Fine , It will be the first check. TNX again.
Dear absolute !!!! Maybe you nailed it !
Look at this , the six rods:
6> -0.6 !!!!!!!!!!!!!!!!!!!!
Poor auto calibration , It cant reach those parameters.
From the Duet guide (and your linked pdf too):
All 6 rods must be the same length, measured between bearing centers
If you are building the rods yourself, make them one by one in the same jig. If you are buying them, check that the supplier guarantees a maximum difference in rod length, which should be less than 0.1mm. It is particularly important that the rods in a pair are of matched lengths, because any difference will cause the effector to tilt.
I lost damn ages because I trusted the manufacturer REALLY My BAD ... I had should check this hundred time before all the attempt I made for calibrate it.
My mistake was : the product is already made , it will be good. Such a sheep.
Now what? Buy hundred of them to make sure found SIX equal ?!?!?!?!? Damn Tevo.
I feel so bad for wasted your time... All the people had helped here , damn ... sorry.

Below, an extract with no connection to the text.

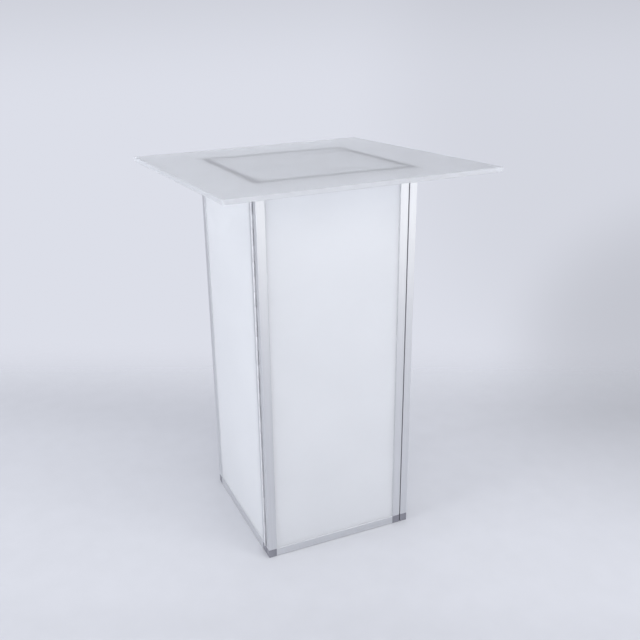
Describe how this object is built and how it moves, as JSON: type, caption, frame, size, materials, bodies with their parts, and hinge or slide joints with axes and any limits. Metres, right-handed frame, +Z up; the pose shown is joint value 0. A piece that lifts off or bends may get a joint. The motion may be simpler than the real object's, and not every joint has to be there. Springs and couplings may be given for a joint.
{
  "type": "folding column table with loose acrylic top",
  "caption": "Bar-height square column of hinged aluminium-framed opal acrylic panels that folds flat, under a loose frosted acrylic sheet top.",
  "frame": {"origin": "on the floor, under the middle of the square column", "axes": "+Z up; +X to the right along the front frame; the front frame faces -Y"},
  "size_m": [0.7884, 0.7884, 1.0927],
  "materials": {
    "satin_aluminium": "satin anodised aluminium, fine lengthwise die lines",
    "hinge_metal": "satin anodised aluminium hinge",
    "steel_pin": "drawn steel wire",
    "rivet_metal": "plain aluminium rivet",
    "grey_plastic": "dark grey moulded plastic, fine matt texture",
    "opal_acrylic": "white opal acrylic sheet, light passes but no image",
    "clear_gasket": "soft pale grey glazing gasket",
    "frosted_acrylic": "thick clear acrylic with satin faces and polished edges"
  },
  "bodies": {
    "front_frame": {"front_frame_left_stile": "satin_aluminium", "front_frame_right_stile": "satin_aluminium", "front_frame_top_rail": "satin_aluminium", "front_frame_bottom_rail": "satin_aluminium", "front_frame_panel": "opal_acrylic", "front_frame_gasket": "clear_gasket", "front_frame_top_left_connector": "grey_plastic", "front_frame_top_right_connector": "grey_plastic", "front_frame_bottom_left_connector": "grey_plastic", "front_frame_bottom_right_connector": "grey_plastic", "front_frame_hinge_rivets": "rivet_metal", "front_right_hinge_end_leaf": "hinge_metal", "front_right_hinge_pin": "steel_pin", "front_left_hinge_face_leaf": "hinge_metal"},
    "right_frame": {"right_frame_left_stile": "satin_aluminium", "right_frame_right_stile": "satin_aluminium", "right_frame_top_rail": "satin_aluminium", "right_frame_bottom_rail": "satin_aluminium", "right_frame_panel": "opal_acrylic", "right_frame_gasket": "clear_gasket", "right_frame_top_left_connector": "grey_plastic", "right_frame_top_right_connector": "grey_plastic", "right_frame_bottom_left_connector": "grey_plastic", "right_frame_bottom_right_connector": "grey_plastic", "right_frame_hinge_rivets": "rivet_metal", "rear_right_hinge_end_leaf": "hinge_metal", "rear_right_hinge_pin": "steel_pin", "front_right_hinge_face_leaf": "hinge_metal"},
    "rear_frame": {"rear_frame_left_stile": "satin_aluminium", "rear_frame_right_stile": "satin_aluminium", "rear_frame_top_rail": "satin_aluminium", "rear_frame_bottom_rail": "satin_aluminium", "rear_frame_panel": "opal_acrylic", "rear_frame_gasket": "clear_gasket", "rear_frame_top_left_connector": "grey_plastic", "rear_frame_top_right_connector": "grey_plastic", "rear_frame_bottom_left_connector": "grey_plastic", "rear_frame_bottom_right_connector": "grey_plastic", "rear_frame_hinge_rivets": "rivet_metal", "rear_left_hinge_end_leaf": "hinge_metal", "rear_left_hinge_pin": "steel_pin", "rear_right_hinge_face_leaf": "hinge_metal"},
    "left_frame": {"left_frame_left_stile": "satin_aluminium", "left_frame_right_stile": "satin_aluminium", "left_frame_top_rail": "satin_aluminium", "left_frame_bottom_rail": "satin_aluminium", "left_frame_panel": "opal_acrylic", "left_frame_gasket": "clear_gasket", "left_frame_top_left_connector": "grey_plastic", "left_frame_top_right_connector": "grey_plastic", "left_frame_bottom_left_connector": "grey_plastic", "left_frame_bottom_right_connector": "grey_plastic", "left_frame_hinge_rivets": "rivet_metal", "front_left_hinge_end_leaf": "hinge_metal", "front_left_hinge_pin": "steel_pin", "rear_left_hinge_face_leaf": "hinge_metal"},
    "tabletop": {"tabletop": "frosted_acrylic"}
  },
  "joints": [
    {"name": "left_frame_fold", "type": "hinge", "parent": "front_frame", "child": "left_frame", "pos_m": [-0.2309, -0.205, 0.54], "axis": [0, 0, 1], "range_deg": [0, 90]},
    {"name": "right_frame_fold", "type": "hinge", "parent": "front_frame", "child": "right_frame", "pos_m": [0.205, -0.2021, 0.54], "axis": [0, 0, 1], "range_deg": [0, 90]},
    {"name": "rear_frame_fold", "type": "hinge", "parent": "left_frame", "child": "rear_frame", "pos_m": [-0.205, 0.2021, 0.54], "axis": [0, 0, -1], "range_deg": [0, 90]},
    {"name": "tabletop_lift", "type": "slide", "parent": "front_frame", "child": "tabletop", "axis": [0, 0, 1], "range_m": [0, 0.15]}
  ],
  "couplings": [
    {"joint": "right_frame_fold", "follows": "left_frame_fold", "ratio": 1},
    {"joint": "rear_frame_fold", "follows": "left_frame_fold", "ratio": 1}
  ]
}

I should had to think as the printer was made by me and check ALL the steps as reported in the guide. Inexperience here docet.

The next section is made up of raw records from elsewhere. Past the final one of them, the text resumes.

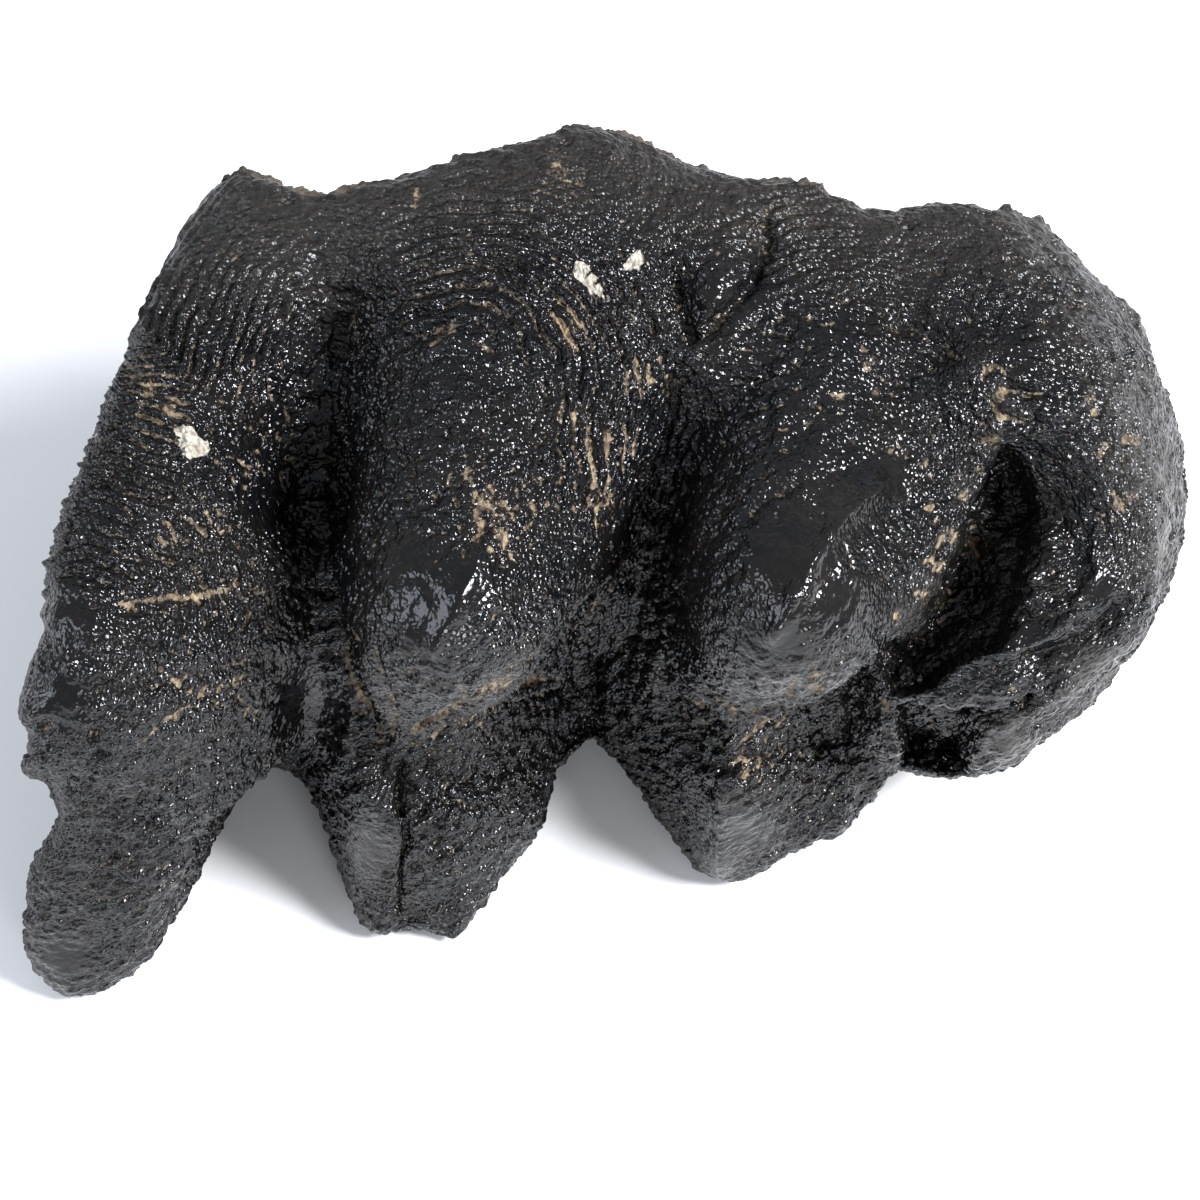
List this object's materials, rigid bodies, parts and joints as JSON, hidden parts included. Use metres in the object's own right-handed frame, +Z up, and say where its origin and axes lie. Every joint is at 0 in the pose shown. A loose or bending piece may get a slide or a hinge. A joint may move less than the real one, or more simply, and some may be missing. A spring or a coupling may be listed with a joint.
{
  "type": "fossil mastodon tooth",
  "caption": "Black fossil mastodon molar lying on its side, with cross ridges of paired cusps, a pitted heel and a broken, hollowed root side.",
  "frame": {"origin": "centre of the bounding box in plan, at the height of the surface that the tooth rests on", "axes": "+X runs from the front of the tooth to its heel, +Y points to the root side, so -Y is the chewing side, and +Z is up"},
  "size_m": [0.1422, 0.0868, 0.0714],
  "materials": {
    "fossil_enamel": "near-black mineralised enamel, glossy on the worn cusps and satin in the growth lines, with matte grey-brown dentine on the root side"
  },
  "bodies": {
    "root": {"tooth": "fossil_enamel"}
  },
  "joints": []
}
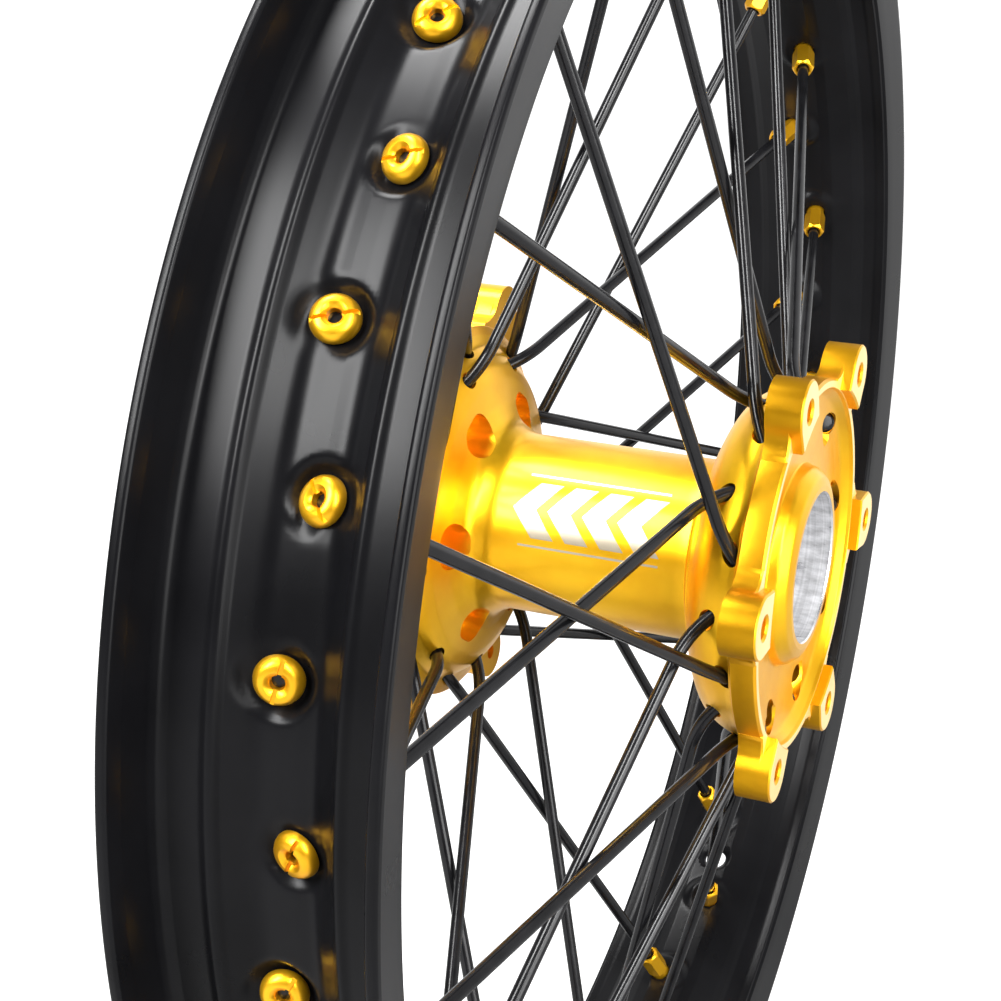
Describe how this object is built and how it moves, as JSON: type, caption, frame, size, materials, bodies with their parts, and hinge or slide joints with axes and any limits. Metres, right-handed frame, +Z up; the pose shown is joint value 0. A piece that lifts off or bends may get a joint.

Now I'll go check all the rest of the hardware hoping that the frame didnt have absurd variations
I'll keep you informed about the evolution of the story...
Finally got some material... (in Italy almost twice the price DAMN+shipment+taxes+taxes+taxes+taxes ecc ecc )
400mm bars and effector , lets see if this trap can work properly...
I'm printing with an other printer the supports for the 3 plates...
Thanks anyway at all that had participate and helped...
Here the adapters :
I make all the 3 pieces identical in dimensions. D9.58mm , H30mm , L48mm.
Trying to upload images (jpg)
Input file contains unsupported image format
Ah, when I told this frame is crap...finally got a long rule (1m) et voila' !!! All tower are bent but the z axis is the worst.
Just remain to build the frame by my self...damn.
Still here I can't believe such poor quality can be sold.